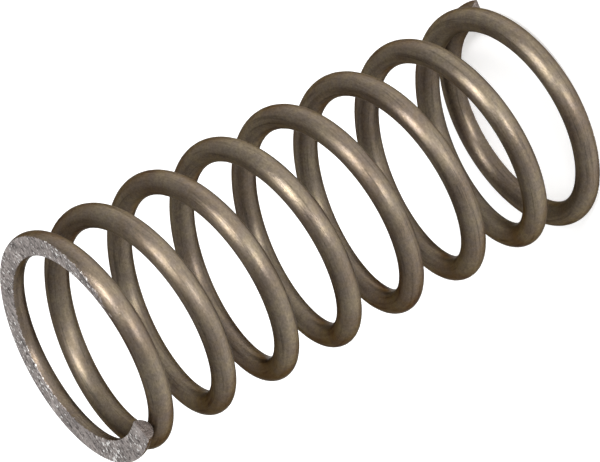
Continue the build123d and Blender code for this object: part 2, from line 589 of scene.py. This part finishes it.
class SpringWireSettings(bpy.types.PropertyGroup):
    """Sizes of the wound wire."""
    wire_diameter: FloatProperty(
        name="Wire diameter", description="Thickness of the round wire",
        default=2.0 * MM, min=0.0001, precision=5, unit="LENGTH")
    mean_coil_diameter: FloatProperty(
        name="Mean coil diameter", description="Across the middle coils, from wire centre to wire centre",
        default=17.7 * MM, min=0.001, precision=5, unit="LENGTH")
    free_length: FloatProperty(
        name="Free length", description="Between the ground faces, with no load",
        default=WIRE_HIGH.z - WIRE_LOW.z, min=0.001, precision=5, unit="LENGTH")
    total_turns: FloatProperty(
        name="Total turns", description="From one wire tip to the other", default=8.605, min=3.0)
    rings: IntProperty(
        name="Rings", description="How many rings of points the wire's surface has along it",
        default=1500, min=100, max=2000)


class SpringFinishSettings(bpy.types.PropertyGroup):
    """Colours and gloss of the wire and its ends."""
    brown: colour_property("Brown", "Heat-browned drawn surface", (0.165, 0.127, 0.092, 1))
    olive: colour_property("Olive", "Lighter, greener patches of the drawn surface", (0.206, 0.168, 0.118, 1))
    grey_film: colour_property("Grey film", "Purplish grey patches", (0.142, 0.118, 0.108, 1))
    edge_tint: colour_property("Edge tint", "Drawn surface at a glancing angle", (0.24, 0.225, 0.21, 1))
    ground_steel: colour_property("Ground steel", "Bare steel of the ground ends", (0.33, 0.295, 0.28, 1))
    torn_steel: colour_property("Torn steel", "Sheared tips of the wire", (0.20, 0.17, 0.155, 1))
    gloss_roughness: FloatProperty(
        name="Roughness", description="Roughness of the drawn surface", default=0.37, min=0.05, max=0.9,
        subtype="FACTOR")
    scratch_angle: FloatProperty(
        name="Scratch angle", description="Direction of the grinding scratches, from X",
        default=radians(16.5), subtype="ANGLE")


class SpringStageSettings(bpy.types.PropertyGroup):
    """Floor, light and camera."""
    floor_colour: colour_property("Floor", "Plain floor", (0.8, 0.8, 0.8, 1))
    floor_radius: FloatProperty(
        name="Floor radius", description="How far the floor reaches", default=1.5, min=0.2, unit="LENGTH")
    light_level: FloatProperty(
        name="Light level", description="Strength of the plain light from all round", default=0.75, min=0.0)
    lens: FloatProperty(
        name="Lens", description="Focal length of the camera", default=413.2 * MM, min=0.01,
        precision=4, unit="LENGTH")


# ---------------------------------------------------------------- operators

class SPRING_OT_wind_wire(bpy.types.Operator):
    """Wind the wire of the spring, with its drawn, ground and sheared finishes"""
    bl_idname = "spring.wind_wire"
    bl_label = "Wind Wire"
    bl_options = {"REGISTER", "UNDO"}

    def execute(self, context):
        wire = context.scene.spring_wire
        finish = context.scene.spring_finish
        groups = {"marks": drawn_marks_group(), "mottling": mottling_group(), "ground": ground_steel_group()}
        mesh = wire_mesh(wire)
        mesh.materials.append(drawn_wire_material(finish, wire, groups))
        mesh.materials.append(ground_end_material(finish, groups))
        mesh.materials.append(sheared_tip_material(finish, groups))
        piece = bpy.data.objects.new("coiled_wire", mesh)
        context.scene.collection.objects.link(piece)
        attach(piece, "root")
        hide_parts("spring_wire")
        return {"FINISHED"}


def camera_axes():
    """The camera's right, up and backward directions. It stands at an azimuth and elevation round the
    spring, and is rolled about its own line of sight."""
    level_back = Vector((sin(CAMERA_AZIMUTH), -cos(CAMERA_AZIMUTH), 0))
    back = level_back * cos(CAMERA_ELEVATION) + Vector((0, 0, sin(CAMERA_ELEVATION)))
    level = Vector((cos(CAMERA_AZIMUTH), sin(CAMERA_AZIMUTH), 0))
    right = cos(CAMERA_ROLL) * level + sin(CAMERA_ROLL) * back.cross(level)
    return Matrix((right, back.cross(right), back)).transposed()


def shown_rays(tree):
    """1 for rays from the camera, straight or by way of metal or glass, and 0 for those that light
    surfaces."""
    path = add_node(tree, "LightPath").outputs
    seen = maths(tree, "MAXIMUM", path["Is Camera Ray"], path["Is Glossy Ray"])
    return maths(tree, "MAXIMUM", seen, path["Is Transmission Ray"])


def add_floor(scene, stage):
    """A plain round sheet under the spring, with a soft glow that the shadow still shows on."""
    sides = 96
    angle = 2 * pi * np.arange(sides) / sides
    rim = np.stack([np.cos(angle), np.sin(angle), np.zeros(sides)], 1) * stage.floor_radius
    mesh = bpy.data.meshes.new("floor")
    mesh.from_pydata(rim.tolist(), [], [list(range(sides))])
    floor = bpy.data.objects.new("floor", mesh)
    floor.location.z = -FLOOR_DROP
    scene.collection.objects.link(floor)
    material, tree, shader = new_material("floor")
    shader.inputs["Base Color"].default_value = stage.floor_colour
    shader.inputs["Roughness"].default_value = 0.9
    shader.inputs["Specular IOR Level"].default_value = 0.0
    shader.inputs["Emission Color"].default_value = WHITE
    glow = maths(tree, "MULTIPLY", shown_rays(tree), FLOOR_GLOW)
    tree.links.new(glow, shader.inputs["Emission Strength"])
    mesh.materials.append(material)


def add_backdrop(scene, stage):
    """White all round the horizon, and grey overhead like a studio's ceiling."""
    world = bpy.data.worlds.new("backdrop")
    scene.world = world
    world.use_nodes = True
    tree = world.node_tree
    tree.nodes.clear()
    direction = add_node(tree, "TexCoord").outputs["Generated"]
    up = add_node(tree, "SeparateXYZ", {0: direction}).outputs[2]
    overhead = remap(tree, up, sin(HORIZON_TOP), sin(CEILING_START))
    plain = (stage.light_level,) * 3 + (1,)
    colour = blend(tree, shown_rays(tree), plain, blend(tree, overhead, WHITE, CEILING_GREY))
    background = add_node(tree, "Background", {"Color": colour, "Strength": 1.0})
    output = tree.nodes.new("ShaderNodeOutputWorld")
    tree.links.new(background.outputs[0], output.inputs[0])


def soft_box(scene, name, direction, distance, long_way, size, radiance):
    """A soft box that looks at the middle of the spring, with its length turned the given way. Radiance
    is how bright its face is, where 1 is the white of the floor."""
    light = bpy.data.lights.new(name, "AREA")
    light.shape = "RECTANGLE"
    light.size, light.size_y = size
    light.energy = radiance * pi * size[0] * size[1]
    lamp = bpy.data.objects.new(name, light)
    back = Vector(direction).normalized()
    upward = back.cross(Vector(long_way)).normalized()
    turned = Matrix((upward.cross(back), upward, back)).transposed().to_4x4()
    middle = Vector((0, 0, WIRE_HIGH.z / 2))
    lamp.matrix_world = Matrix.Translation(middle + back * distance) @ turned
    scene.collection.objects.link(lamp)


def add_soft_boxes(scene, axes):
    """A soft box on each side of the camera, and two weaker strips that draw out the highlights along
    the wire. All are placed by the camera's axes."""
    left = axes @ Vector((-0.554, 0.115, 0.824))
    right = axes @ Vector((0.554, 0.115, 0.824))
    right.z = 0.09  # lifted clear of the floor
    left_strip, front_strip = axes @ Vector((-0.62, 0.04, 0.78)), axes @ Vector((0.0, 0.12, 0.99))
    slanting, sideways = axes @ Vector((0.74, 0.88, 0.8)), axes @ Vector((1, 0, 0))
    soft_box(scene, "left soft box", left, 0.28, slanting, (0.10, 0.065), 19)
    soft_box(scene, "left strip", left_strip, 0.55, slanting, (0.60, 0.18), 3.5)
    soft_box(scene, "front strip", front_strip, 0.6, sideways, (0.6, 0.11), 2)
    soft_box(scene, "right soft box", right, 0.55, (1, 0, 0), (0.14, 0.10), 24)


def add_camera(scene, stage, axes):
    """The camera that the scene renders through."""
    data = bpy.data.cameras.new("camera")
    data.sensor_width = 36
    data.lens = stage.lens / MM
    data.clip_start, data.clip_end = 0.01, 10
    camera = bpy.data.objects.new("camera", data)
    middle = Vector((0, 0, scene.spring_wire.free_length / 2))
    camera.matrix_world = Matrix.Translation(middle + axes @ CAMERA_OFFSET) @ axes.to_4x4()
    scene.collection.objects.link(camera)
    scene.camera = camera


class SPRING_OT_set_stage(bpy.types.Operator):
    """Set the floor, the backdrop, the soft boxes and the camera"""
    bl_idname = "spring.set_stage"
    bl_label = "Set Stage"
    bl_options = {"REGISTER", "UNDO"}

    def execute(self, context):
        scene = context.scene
        stage = scene.spring_stage
        scene.view_settings.view_transform = "Standard"
        axes = camera_axes()
        add_floor(scene, stage)
        add_backdrop(scene, stage)
        add_soft_boxes(scene, axes)
        add_camera(scene, stage, axes)
        return {"FINISHED"}


class SPRING_PT_panel(bpy.types.Panel):
    """Lists the settings and the two steps"""
    bl_label = "Compression Spring"
    bl_idname = "SPRING_PT_panel"
    bl_space_type = "VIEW_3D"
    bl_region_type = "UI"
    bl_category = "Spring"

    def draw(self, context):
        column = self.layout.column()
        for group in (context.scene.spring_wire, context.scene.spring_finish, context.scene.spring_stage):
            for name in group.bl_rna.properties.keys():
                if name not in {"rna_type", "name"}:
                    column.prop(group, name)
            column.separator()
        column.operator(SPRING_OT_wind_wire.bl_idname)
        column.operator(SPRING_OT_set_stage.bl_idname)


CLASSES = (SpringWireSettings, SpringFinishSettings, SpringStageSettings,
           SPRING_OT_wind_wire, SPRING_OT_set_stage, SPRING_PT_panel)


def register():
    for kind in CLASSES:
        bpy.utils.register_class(kind)
    bpy.types.Scene.spring_wire = PointerProperty(type=SpringWireSettings)
    bpy.types.Scene.spring_finish = PointerProperty(type=SpringFinishSettings)
    bpy.types.Scene.spring_stage = PointerProperty(type=SpringStageSettings)


def unregister():
    del bpy.types.Scene.spring_stage
    del bpy.types.Scene.spring_finish
    del bpy.types.Scene.spring_wire
    for kind in reversed(CLASSES):
        bpy.utils.unregister_class(kind)


def main():
    """Builds everything in order."""
    register()
    bpy.ops.spring.wind_wire()
    bpy.ops.spring.set_stage()


if __name__ == "__main__":
    main()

--- WHAT YOU WILL DO ---
Give back exactly the material above from its opening line to the line bearing "default=1500, min=100, max=2000)".

--- RESULT OF THE TASK ---
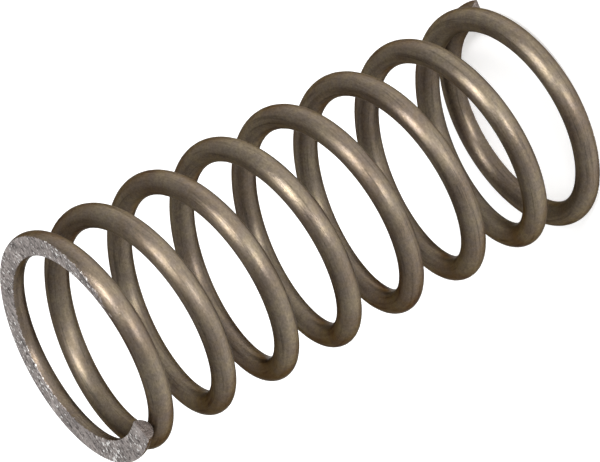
Continue the build123d and Blender code for this object: part 2, from line 589 of scene.py. This part finishes it.
class SpringWireSettings(bpy.types.PropertyGroup):
    """Sizes of the wound wire."""
    wire_diameter: FloatProperty(
        name="Wire diameter", description="Thickness of the round wire",
        default=2.0 * MM, min=0.0001, precision=5, unit="LENGTH")
    mean_coil_diameter: FloatProperty(
        name="Mean coil diameter", description="Across the middle coils, from wire centre to wire centre",
        default=17.7 * MM, min=0.001, precision=5, unit="LENGTH")
    free_length: FloatProperty(
        name="Free length", description="Between the ground faces, with no load",
        default=WIRE_HIGH.z - WIRE_LOW.z, min=0.001, precision=5, unit="LENGTH")
    total_turns: FloatProperty(
        name="Total turns", description="From one wire tip to the other", default=8.605, min=3.0)
    rings: IntProperty(
        name="Rings", description="How many rings of points the wire's surface has along it",
        default=1500, min=100, max=2000)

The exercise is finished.